Create a PositiveIntOutputs

(defn int-outputs
  []
  (new ListOfOutputs (. PositiveIntOutputs getSingleton)))

Create a CharSequenceOutputs

(defn char-outputs
  []
  (new ListOfOutputs (. CharSequenceOutputs getSingleton)))

Create a BytesRef

(defn bytes-ref
  []
  (new BytesRef))

Create a BytesRefBuilder

(defn bytes-ref-builder
  []
  (new BytesRefBuilder))

Create a IntsRef

(defn ints-ref
  []
  (new IntsRef))

Create a IntsRefBuilder

(defn ints-ref-builder
  []
  (new IntsRefBuilder))

Create a CharsRef

(defn chars-ref
  []
  (new CharsRef))

Create a CharsRefBuilder

(defn chars-ref-builder
  []
  (new CharsRefBuilder))
 

FST Enumerations

FST enumerations are used to search for the existance of inputs in the FST. The first thing you have to do is to create an enumeration from a FST using the create-enum! function. Then you have a series of utility function that you can use to seek for a given input term.

(ns clj-fst.enum
  (:use [clj-fst.core]
        [clj-fst.utils])
  (:import (org.apache.lucene.util.fst BytesRefFSTEnum
                                       IntsRefFSTEnum
                                       Util)
           (org.apache.lucene.util BytesRef BytesRefBuilder
                                   IntsRef IntsRefBuilder)
           (org.apache.lucene.util.clj CljUtils)))

FST Creation

Before creating an enumeration, you have to have a FST. Once your FST is created, you can create its enumeration instance. Creating an enum is as simple as:

(def enum (create-enum! fst))

Create an enumeration of all the tuples that compose the FST

(defn create-enum!
  [fst]
  (new IntsRefFSTEnum fst))

Iterating & Searching the Enumeration

There are two things you can do with the Enumerations API:

  1. Iterating over the content of the FST
  2. Searching over the content of the FST

Iterating the content of a FST

To iterate the content of the FST, you have to use the (next!) function. What this function does is to return the next <input,output> tuple of the FST:

(next! enum)

will return the tuple in the form of a Clojure map:

{:input "some input", :output ["some output"]}

then you can always use the (current!) function to return the current tuple pointed by the internal enumeration pointer without moving it to the next tuple:

(current! enum)

Returns the term of the current input of the enumeration

(defn current!
  [enum]
  (let [input-output (.current enum)
        input (CljUtils/inputToString (.input input-output) true)
        output (process-output (.output input-output))]
    {:input input :output (if (vector? output) output [output])}))

Returns the term of the next input of the enumeration

(defn next!
  [enum]
  (let [input-output (.next enum)
        input (CljUtils/inputToString (.input input-output) true)
        output (process-output (.output input-output))]
    {:input input :output (if (vector? output) output [output])}))

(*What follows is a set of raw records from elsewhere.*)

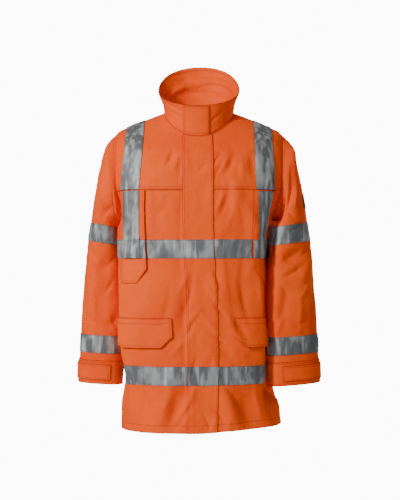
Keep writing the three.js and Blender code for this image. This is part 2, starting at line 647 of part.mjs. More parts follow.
function addLabel() {
  const turns = stepsBetween(LABEL.start, LABEL.end, 4);
  const downs = [LABEL.top, (LABEL.top + LABEL.foot) / 2, LABEL.foot];
  addPiece("sleeve_label", BLACK, sleeveGrid(SIDES.left, downs, turns), TAPE,
    () => TAPE_FACE + SEAM);
}

// Tapes round the body, cut at the storm flap, the chest flap and the side seams.
const bandLevels = (band) => [band.low, band.high];
function addChestTape(name, side) {
  const sewnTo = side < 0 ? STORM_FLAP.free : STORM_FLAP.sewn;
  const levels = bandLevels(CHEST_TAPE);
  const front = [sewnTo + 1, 62, HIP_FLAP.inner, 115, CHEST_FLAP.inner - 2.5].map((run) => side * run);
  addPiece(`chest_tape_front_${name}`, SILVER, clothGrid(levels, runTurns(front)), TAPE, () => TAPE_FACE);
  const onFlap = overRidges(levels.map((level) => CHEST_FLAP_RUNS.map((run) => (
    { ...clothSpot(bodyTurn(level, side * run), level), run })).sort((a, b) => a.turn - b.turn)));
  addPiece(`chest_tape_flap_${name}`, SILVER, onFlap, TAPE, (spot) => chestFlapLift(spot) + TAPE_FACE);
  const toSeam = (level) => {
    const turns = frontTurns(level, side).slice(FRONT_RUNS.length);
    return [bodyTurn(level, side * (CHEST_FLAP.outer + 2)), ...turns];
  };
  addPiece(`chest_tape_side_${name}`, SILVER, clothGrid(levels, toSeam), TAPE, () => TAPE_FACE);
}

function addHemTape(name, side) {
  const sewnTo = side < 0 ? STORM_FLAP.free : STORM_FLAP.sewn;
  const turns = (level) => [bodyTurn(level, side * (sewnTo + 1)), ...frontTurns(level, side).slice(3)];
  addPiece(`hem_tape_${name}`, SILVER, clothGrid(bandLevels(HEM_TAPE), turns), TAPE, () => TAPE_FACE);
}

function addBodyTapes() {
  for (const [name, band] of Object.entries({ chest: CHEST_TAPE, hem: HEM_TAPE })) {
    const storm = clothGrid(bandLevels(band), runTurns(STORM_RUNS));
    addPiece(`${name}_tape_storm_flap`, SILVER, storm, TAPE, () => STORM_FLAP_FACE + TAPE_FACE);
    addPiece(`${name}_tape_back`, SILVER, clothGrid(bandLevels(band), backTurns), TAPE, () => TAPE_FACE);
  }
}

// The angle on a ring, on its front or its back, where the body is as far from the middle as reach.
function turnAtReach(level, reach, side, back) {
  const ring = bodyRing(level);
  let near = back ? 180 : 0;
  let far = 90;
  for (let pass = 0; pass < 30; pass += 1) {
    const middle = (near + far) / 2;
    if (Math.abs(ringPoint(ring, side * middle).x) < reach) near = middle;
    else far = middle;
  }
  return side * ((near + far) / 2);
}

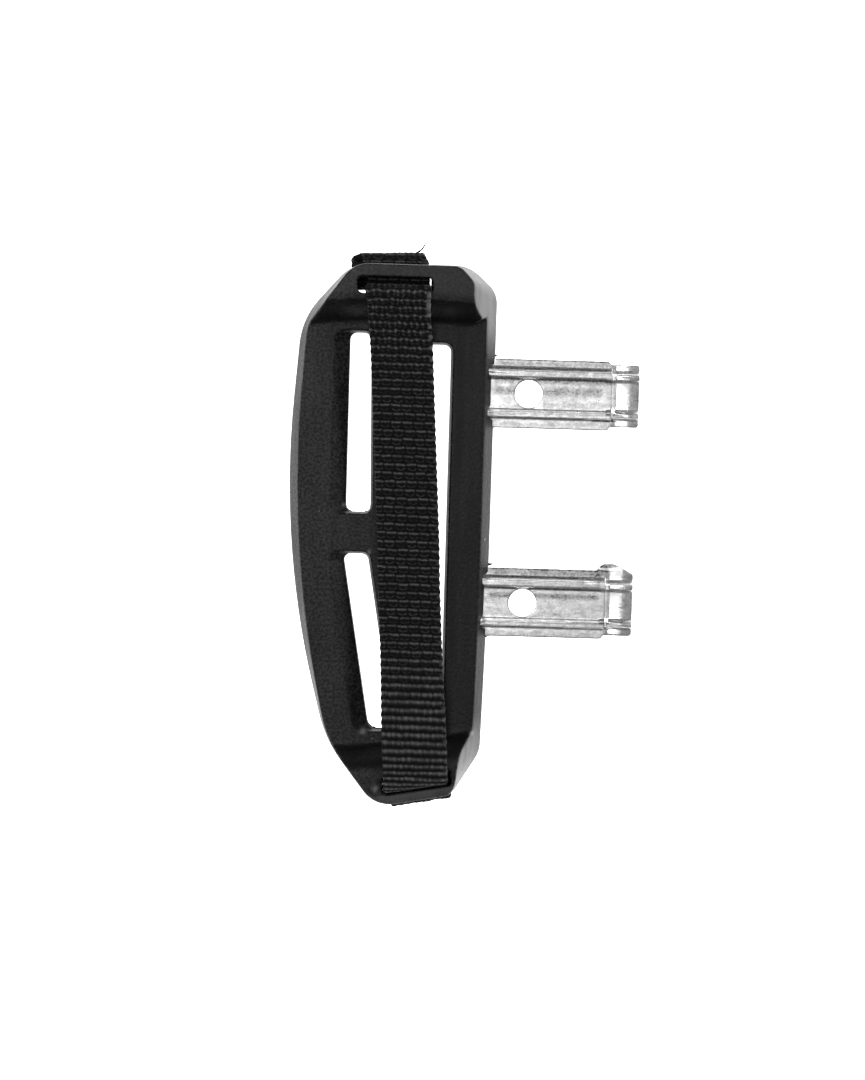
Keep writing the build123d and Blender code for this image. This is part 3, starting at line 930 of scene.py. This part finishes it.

Searching the content of a FST

Three functions will let you search the content of a FST: (get-ceil-term!), (get-floor-term!), (get-exact-term!). These functions will search the FST in different ways. They will move the internal pointer to whatever input they find. This means that if you use one of these functions, then if you use the (current!) function than the same result will be returned because the internal pointer got moved.

Returns the smallest term that is greater or equal to the input term, nil otherwise.

(defn get-ceil-term!
  [input enum]
  (let [input-output (.seekCeil enum (. Util toUTF16 input (ints-ref-builder)))]
    (if input-output
      (let [input (CljUtils/inputToString (.input input-output) true)
            output (process-output (.output input-output))]
        {:input input :output output}))))

Returns the biggest term that is smaller or equal to the input term, nil otherwise.

(defn get-floor-term!
  [input enum]
  (let [input-output (.seekFloor enum (. Util toUTF16 input (ints-ref-builder)))]
    (if input-output
      (let [input (CljUtils/inputToString (.input input-output) true)
            output (process-output (.output input-output))]
        {:input input :output (if (vector? output) output [output])}))))

Returns the term if the exact input term exists, nil otherwise.

(defn get-exact-term!
  [input enum]
  (let [input-output (.seekExact enum (. Util toUTF16 input (ints-ref-builder)))]
    (if input-output
      (let [input (CljUtils/inputToString (.input input-output) true)
            output (process-output (.output input-output))]
        {:input input :output (if (vector? output) output [output])}))))